GL C'est le débat auquel on ne peut pas échapper et qu'il faut initier. La vraie problématique du moment, c'est la bataille fondamentale entre marketing et marque. Globalement, la marque échappe à l'entreprise. La marque est clairement la fille du marketing. Elle n'est pas née d'autre chose, mais c'est la fille indigne. Dès qu'il y a phénomène de marque, il y a bataille entre la marque et le marketing. Le marketing a pour vocation d'étendre les parts de marché et d'être là pour tout le monde, tandis que la marque, pour développer sa valeur ajoutée, doit suivre une logique beaucoup plus attributive, même si elle essaie de vendre au maximum de gens. Elle le fait à travers une identification beaucoup plus restreinte. Or, aujourd'hui, les marques ont un vrai souci. En étant trop larges, trop fortes, trop grandes, elles développent, en leur sein, une vraie logique anti-marque.

MM La formule est brutale. Pouvez-vous en dire plus ?


GL La marque repose sur une logique de liberté. Avant la marque, le café était le café-café. Il n'y avait pas le choix. La marque a apporté le choix. Aujourd'hui, sur le marché du jus d'orange, j'ai le choix entre Tropicana, Minute Maid… A chacune, j'attribue un territoire de compétences, plus ou moins naturel, plus ou moins sophistiqué, un lieu de distribution, un pricing, des évocations sémantiques, des valeurs prônées. Or, les groupes qui ont compris, grâce aux financiers, que les marques sont synonymes de “brand equity”, de valeur ajoutée, tirent dessus pour, à partir du fond de marque, aller le plus loin possible. Le risque, c'est que le consommateur ne reconnaisse plus son repère et là, le marketing joue contre la marque. Dans une certaine mesure, les groupes s'en moquent. Ils sont sur une logique de création de valeur sur un temps relativement réduit. Si une marque est fusillée, ils en ont d'autres qui sont sur la pente montante, ou ils en achèteront et développeront le même schéma.

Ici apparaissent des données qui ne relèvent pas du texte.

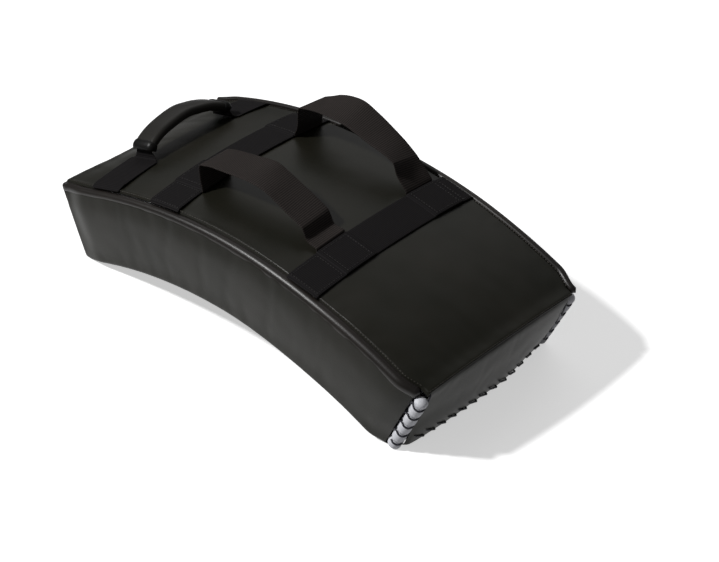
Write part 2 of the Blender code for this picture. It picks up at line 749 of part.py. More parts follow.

MM Au final, n'est-ce pas une stratégie hasardeuse ?


GL Je n'en suis pas sûr, du moins financièrement. Vous avez une marque qui fait 100 millions d'euros de chiffre d'affaires, sur laquelle vous avez une prime de marque de 15 %. Par rapport au produit standard, vous avez 15 millions. Si vous montez cette marque à 1 milliard, vous allez passer à 150 millions de contribution. Finalement, si vous achetez pour 50 millions une autre marque qui est dans une logique alternative, vous la redynamisez, et laissez tranquillement mourir votre marque. Entre temps, vous aurez gagné 100 millions. MM Dans ce cas, que devient votre définition de la marque qui est un repère sur un marché ? GL Il n'est pas sûr effectivement que le consommateur s'y retrouve. En revanche, le groupe, lui, va s'y retrouver. La définition, qui est la même pour les deux parties, n'est donc pas entendue de la même façon par les deux côtés. Le mot marché est plus important pour l'entreprise, le mot repère, pour les consommateurs. Les groupes, même s'ils affirment que la marque est importante pour eux, sont dans une logique financière.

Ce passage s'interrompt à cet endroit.